Il Sole alto e splendente illuminava con forza ogni cosa, costringendo Tales a socchiudere gli occhi.

Dalla sua posizione privilegiata su nel cielo poteva spingere il suo sguardo fino ai più remoti angoli di quella distesa infinita di acqua e terra. In lontananza distingueva chiaramente una strana città, formata da una miriade di costruzioni marrone chiaro.

All’improvviso il cielo si oscurò ed una luna violacea prese il posto del Sole. Le onde del fiume si fecero aguzze lame dai sinistri riflessi rosso sangue e Tales inizio a precipitarvi contro, avvicinandosi sempre più velocemente alla letale distesa.

Infine le colpì.

Tales si svegliò di soprassalto con il cuore che batteva a mille ed il respiro corto. Il sogno era stato così realistico che aveva ancora la sensazione di essere come bagnato. Poi capì.

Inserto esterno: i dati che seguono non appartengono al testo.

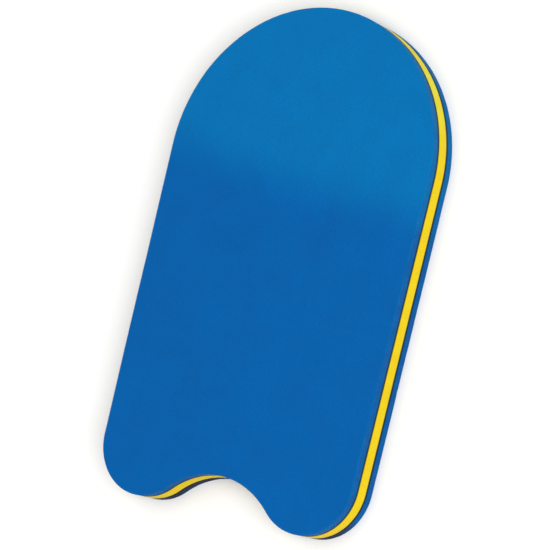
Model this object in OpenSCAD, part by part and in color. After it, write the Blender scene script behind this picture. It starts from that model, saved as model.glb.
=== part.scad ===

Non era una sensazione, era davvero bagnato!

"Ce l’hai fatta a svegliarti! La prossima volta non sarò così gentile, ti svegliero di rettamente a calci!"

Finalmente Tales si accorse di non essere solo. Fuori stava sorgendo il Sole, dunque doveva essere mattina presto, chi poteva essere quell’uomo nell’ombra?

"Chi sei? Fatti vedere dannato!"

"Saga me lo aveva detto che non eri molto sveglio, ma credo si sbagliasse. Tu sei decisamente un idiota!"

Tales si alzò di scattò dal letto.

"Saga? Dunque sei tu il tizio che mi deve allenare?"

Lo sconosciuto fece un passo in avanti, permettendo all’ancora stordito Tales di poterlo osservare. Un uomo alto e robusto, con i capelli blu e gli occhi che sprizzavano lampi di follia. Il ragazzo lo trovò estremamente inquietante.

"Il solo ed unico purtroppo. Il mio nome è Death Mask di Cancer!" esclamò sogghignando.